Dataset content:
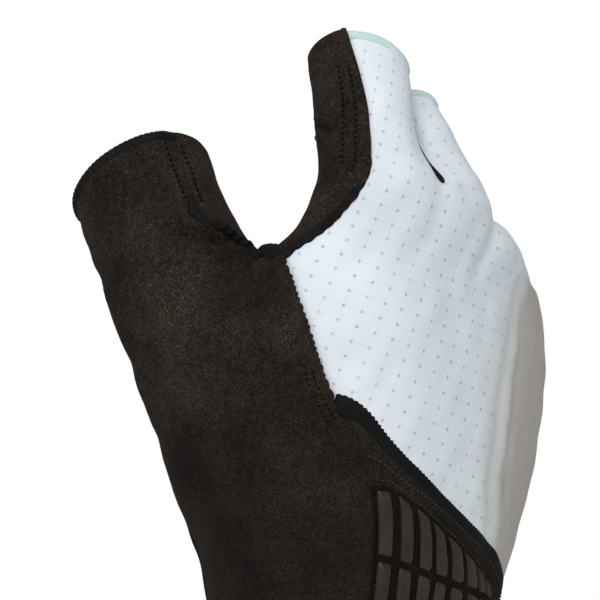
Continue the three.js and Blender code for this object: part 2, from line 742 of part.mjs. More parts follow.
const suede = 0x2d2620;
const pale = 0xd8e2e8;
const black = 0x1c1a1a;
const mint = 0xc3dcda;
addMesh("back_panel", panelGeometry("back_panel", fabricThickness), pale, 0.8);
const suedePanels = ["thumb_panel", "thumb_inner_panel", "index_side_panel", "palm_panel", ...gussets];
for (const name of [...suedePanels, "wrist_strip"])
  addMesh(name, panelGeometry(name, suedeThickness), suede, 0.95);
addMesh("rib_panel", ribPanelGeometry(), 0x26221f, 0.6);
addMesh("cuff_band", panelGeometry("cuff_band", suedeThickness), black, 0.9);

const rope = roundProfile(ropeWidth, suedeThickness / 2);
addMesh("crotch_binding", bandGeometry(crotchPath, rope, ropeWidth), black, 0.8);
const half = wristBindingWidth / 2;
const wristProfile = flatProfile(-half, half, bindingRise, -suedeThickness);
addMesh("wrist_binding", bandGeometry(wristPath, wristProfile, half + 5 * seamGap, 2 * seamGap), black, 0.8);
const hem = flatProfile(-thumbHemHeight, 0, bindingRise, -suedeThickness - bindingRise);
addMesh("thumb_hem", bandGeometry(thumbPath, hem, thumbHemHeight / 2), black, 0.9);
const tip = flatProfile(-tipBindingHeight, 0, bindingRise, -fabricThickness - bindingRise);
fingers.forEach(({ name }, f) =>
  addMesh(name + "_tip_binding", bandGeometry(tipPaths[f], tip, 3 * seamGap, seamGap), mint, 0.7),
);

export default group;
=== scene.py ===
import math

import bpy
import numpy as np
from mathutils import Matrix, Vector
from mathutils.kdtree import KDTree


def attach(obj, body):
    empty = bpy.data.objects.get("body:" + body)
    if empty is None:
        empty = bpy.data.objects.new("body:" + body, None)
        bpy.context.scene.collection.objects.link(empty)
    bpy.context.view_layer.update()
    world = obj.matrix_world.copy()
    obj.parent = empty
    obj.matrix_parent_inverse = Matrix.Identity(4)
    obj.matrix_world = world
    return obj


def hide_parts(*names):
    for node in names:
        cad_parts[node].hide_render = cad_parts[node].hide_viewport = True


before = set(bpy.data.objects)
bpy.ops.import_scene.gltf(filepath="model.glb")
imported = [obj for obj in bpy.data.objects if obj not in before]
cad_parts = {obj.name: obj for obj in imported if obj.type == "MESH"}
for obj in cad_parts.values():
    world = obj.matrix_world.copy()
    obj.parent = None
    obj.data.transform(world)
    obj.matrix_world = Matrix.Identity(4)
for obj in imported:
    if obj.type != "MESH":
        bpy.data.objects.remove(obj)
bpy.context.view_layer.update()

# Sizes of the glove, in millimetres
MM = 0.001
BODY_HEIGHT = 108.0
PALM_WIDTH = 84.0
PALM_DEPTH = 46.0
FINGER_WIDTH = 20.0
FINGER_DEPTH = 21.0
THUMB_WIDTH = 31.0
THUMB_DEPTH = 24.0
THUMB_REACH = 30.0
THUMB_HEIGHT = BODY_HEIGHT + 2.0
FABRIC = 1.2
SUEDE = 1.4
ROPE_WIDTH = 2.4
CORD_WIDTH = 2.3
TIP_BINDING = 2.2
THUMB_HEM = 2.3
WRIST_BINDING = 3.2
RIB_WIDTH = 3.3
RIB_GROOVE = 2.0
RIB_RISE = 0.9
RIB_ROW_GAP = 1.6
RIB_SPLIT = 29.5
RIB_SPLIT_FALL = 2.0  # lower at each column toward the little finger
RIB_MARGIN = 1.1

# The cage: sections of the hand, rows of the pattern, webs, fingers and thumb, as in the solid part
SECTION_KEYS = ("z", "x", "y", "half", "back", "palm", "thenar", "fall")
SECTIONS = [
    (0.0, 0.0, 0.0, 0.39, 0.52, 0.5, 0.0, 0.0),
    (0.24, 0.01, -0.01, 0.44, 0.6, 0.53, 0.0, 0.03),
    (0.46, 0.015, -0.12, 0.49, 0.64, 0.56, 0.29, 0.02),
    (0.67, 0.0, -0.28, 0.51, 0.52, 0.46, 0.45, 0.06),
    (0.85, -0.01, -0.42, 0.5, 0.41, 0.32, 0.2, 0.22),
    (1.0, 0.0, -0.48, 0.49, 0.35, 0.28, 0.0, 0.3),
]
ROW_KEYS = ("back0", "back4", "palm4", "palm0", "side", "near", "a", "n", "b", "c", "corner")
ROWS = [
    (0, 0, 0, 0, 0, 0, 50, 22, -8, -42, 0),
    (0.12, 0.04, 0.06, 0.1, 0.11, 0.12, 52, 22, -8, -42, 0),
    (0.44, 0.07, 0.14, 0.26, 0.35, 0.41, 52, 20, -12, -44, 0),
    (0.555, 0.1, 0.22, 0.36, 0.44, 0.54, 29, 6, -20, -48, 0.07),
    (0.69, 0.36, 0.46, 0.46, 0.52, 0.62, 24, -4, -28, -56, 0),
    (0.78, 0.54, 0.56, 0.64, 0.7, 0.75, 11, -16, -42, -68, 0),
    (0.86, 0.68, 0.63, 0.82, 0.86, 0.882, -10, -46, -64, -82, 0),
    (0.93, 0.78, 0.68, 0.9, 0.928, 0.934, 18, 0, -22, -52, 0),
]
ROW_EASE = 1.15
ROOT_ROW, CROTCH_ROW, TOP_ROW = 4, 6, 8
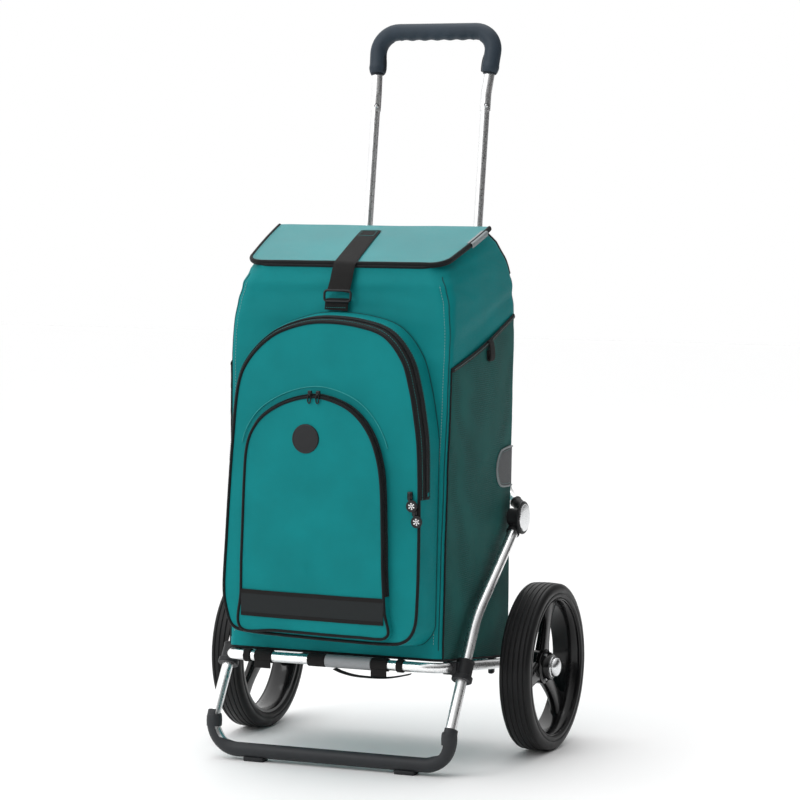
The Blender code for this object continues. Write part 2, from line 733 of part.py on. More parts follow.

Required work:
Reproduce all the data word for word.

Full response:
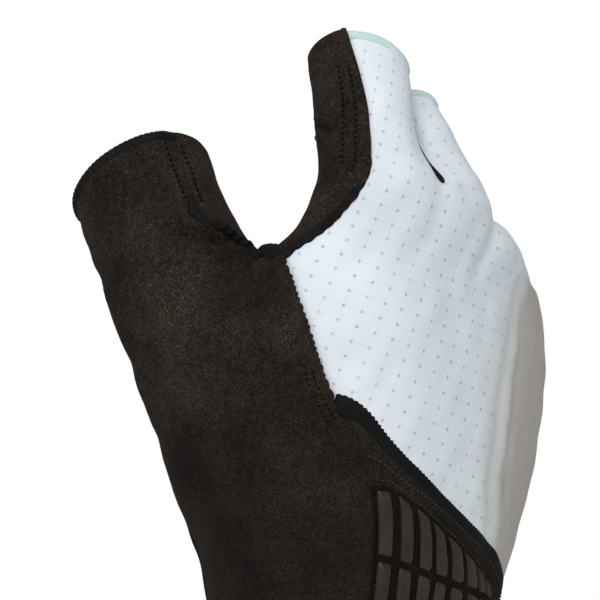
Continue the three.js and Blender code for this object: part 2, from line 742 of part.mjs. More parts follow.
const suede = 0x2d2620;
const pale = 0xd8e2e8;
const black = 0x1c1a1a;
const mint = 0xc3dcda;
addMesh("back_panel", panelGeometry("back_panel", fabricThickness), pale, 0.8);
const suedePanels = ["thumb_panel", "thumb_inner_panel", "index_side_panel", "palm_panel", ...gussets];
for (const name of [...suedePanels, "wrist_strip"])
  addMesh(name, panelGeometry(name, suedeThickness), suede, 0.95);
addMesh("rib_panel", ribPanelGeometry(), 0x26221f, 0.6);
addMesh("cuff_band", panelGeometry("cuff_band", suedeThickness), black, 0.9);

const rope = roundProfile(ropeWidth, suedeThickness / 2);
addMesh("crotch_binding", bandGeometry(crotchPath, rope, ropeWidth), black, 0.8);
const half = wristBindingWidth / 2;
const wristProfile = flatProfile(-half, half, bindingRise, -suedeThickness);
addMesh("wrist_binding", bandGeometry(wristPath, wristProfile, half + 5 * seamGap, 2 * seamGap), black, 0.8);
const hem = flatProfile(-thumbHemHeight, 0, bindingRise, -suedeThickness - bindingRise);
addMesh("thumb_hem", bandGeometry(thumbPath, hem, thumbHemHeight / 2), black, 0.9);
const tip = flatProfile(-tipBindingHeight, 0, bindingRise, -fabricThickness - bindingRise);
fingers.forEach(({ name }, f) =>
  addMesh(name + "_tip_binding", bandGeometry(tipPaths[f], tip, 3 * seamGap, seamGap), mint, 0.7),
);

export default group;
=== scene.py ===
import math

import bpy
import numpy as np
from mathutils import Matrix, Vector
from mathutils.kdtree import KDTree


def attach(obj, body):
    empty = bpy.data.objects.get("body:" + body)
    if empty is None:
        empty = bpy.data.objects.new("body:" + body, None)
        bpy.context.scene.collection.objects.link(empty)
    bpy.context.view_layer.update()
    world = obj.matrix_world.copy()
    obj.parent = empty
    obj.matrix_parent_inverse = Matrix.Identity(4)
    obj.matrix_world = world
    return obj


def hide_parts(*names):
    for node in names:
        cad_parts[node].hide_render = cad_parts[node].hide_viewport = True


before = set(bpy.data.objects)
bpy.ops.import_scene.gltf(filepath="model.glb")
imported = [obj for obj in bpy.data.objects if obj not in before]
cad_parts = {obj.name: obj for obj in imported if obj.type == "MESH"}
for obj in cad_parts.values():
    world = obj.matrix_world.copy()
    obj.parent = None
    obj.data.transform(world)
    obj.matrix_world = Matrix.Identity(4)
for obj in imported:
    if obj.type != "MESH":
        bpy.data.objects.remove(obj)
bpy.context.view_layer.update()

# Sizes of the glove, in millimetres
MM = 0.001
BODY_HEIGHT = 108.0
PALM_WIDTH = 84.0
PALM_DEPTH = 46.0
FINGER_WIDTH = 20.0
FINGER_DEPTH = 21.0
THUMB_WIDTH = 31.0
THUMB_DEPTH = 24.0
THUMB_REACH = 30.0
THUMB_HEIGHT = BODY_HEIGHT + 2.0
FABRIC = 1.2
SUEDE = 1.4
ROPE_WIDTH = 2.4
CORD_WIDTH = 2.3
TIP_BINDING = 2.2
THUMB_HEM = 2.3
WRIST_BINDING = 3.2
RIB_WIDTH = 3.3
RIB_GROOVE = 2.0
RIB_RISE = 0.9
RIB_ROW_GAP = 1.6
RIB_SPLIT = 29.5
RIB_SPLIT_FALL = 2.0  # lower at each column toward the little finger
RIB_MARGIN = 1.1

# The cage: sections of the hand, rows of the pattern, webs, fingers and thumb, as in the solid part
SECTION_KEYS = ("z", "x", "y", "half", "back", "palm", "thenar", "fall")
SECTIONS = [
    (0.0, 0.0, 0.0, 0.39, 0.52, 0.5, 0.0, 0.0),
    (0.24, 0.01, -0.01, 0.44, 0.6, 0.53, 0.0, 0.03),
    (0.46, 0.015, -0.12, 0.49, 0.64, 0.56, 0.29, 0.02),
    (0.67, 0.0, -0.28, 0.51, 0.52, 0.46, 0.45, 0.06),
    (0.85, -0.01, -0.42, 0.5, 0.41, 0.32, 0.2, 0.22),
    (1.0, 0.0, -0.48, 0.49, 0.35, 0.28, 0.0, 0.3),
]
ROW_KEYS = ("back0", "back4", "palm4", "palm0", "side", "near", "a", "n", "b", "c", "corner")
ROWS = [
    (0, 0, 0, 0, 0, 0, 50, 22, -8, -42, 0),
    (0.12, 0.04, 0.06, 0.1, 0.11, 0.12, 52, 22, -8, -42, 0),
    (0.44, 0.07, 0.14, 0.26, 0.35, 0.41, 52, 20, -12, -44, 0),
    (0.555, 0.1, 0.22, 0.36, 0.44, 0.54, 29, 6, -20, -48, 0.07),
    (0.69, 0.36, 0.46, 0.46, 0.52, 0.62, 24, -4, -28, -56, 0),
    (0.78, 0.54, 0.56, 0.64, 0.7, 0.75, 11, -16, -42, -68, 0),
    (0.86, 0.68, 0.63, 0.82, 0.86, 0.882, -10, -46, -64, -82, 0),
    (0.93, 0.78, 0.68, 0.9, 0.928, 0.934, 18, 0, -22, -52, 0),
]
ROW_EASE = 1.15
ROOT_ROW, CROTCH_ROW, TOP_ROW = 4, 6, 8
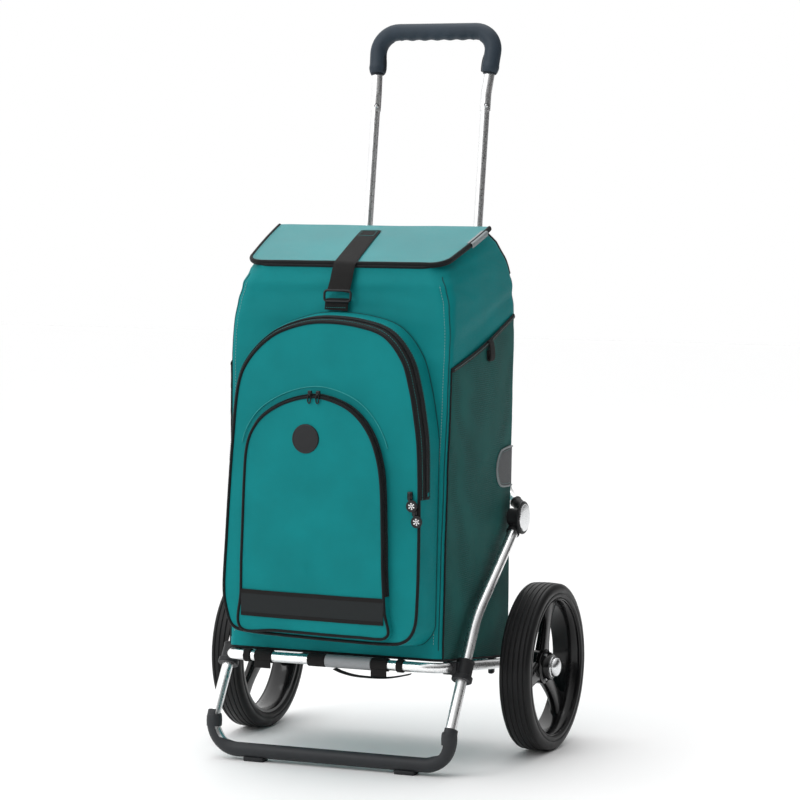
The Blender code for this object continues. Write part 2, from line 733 of part.py on. More parts follow.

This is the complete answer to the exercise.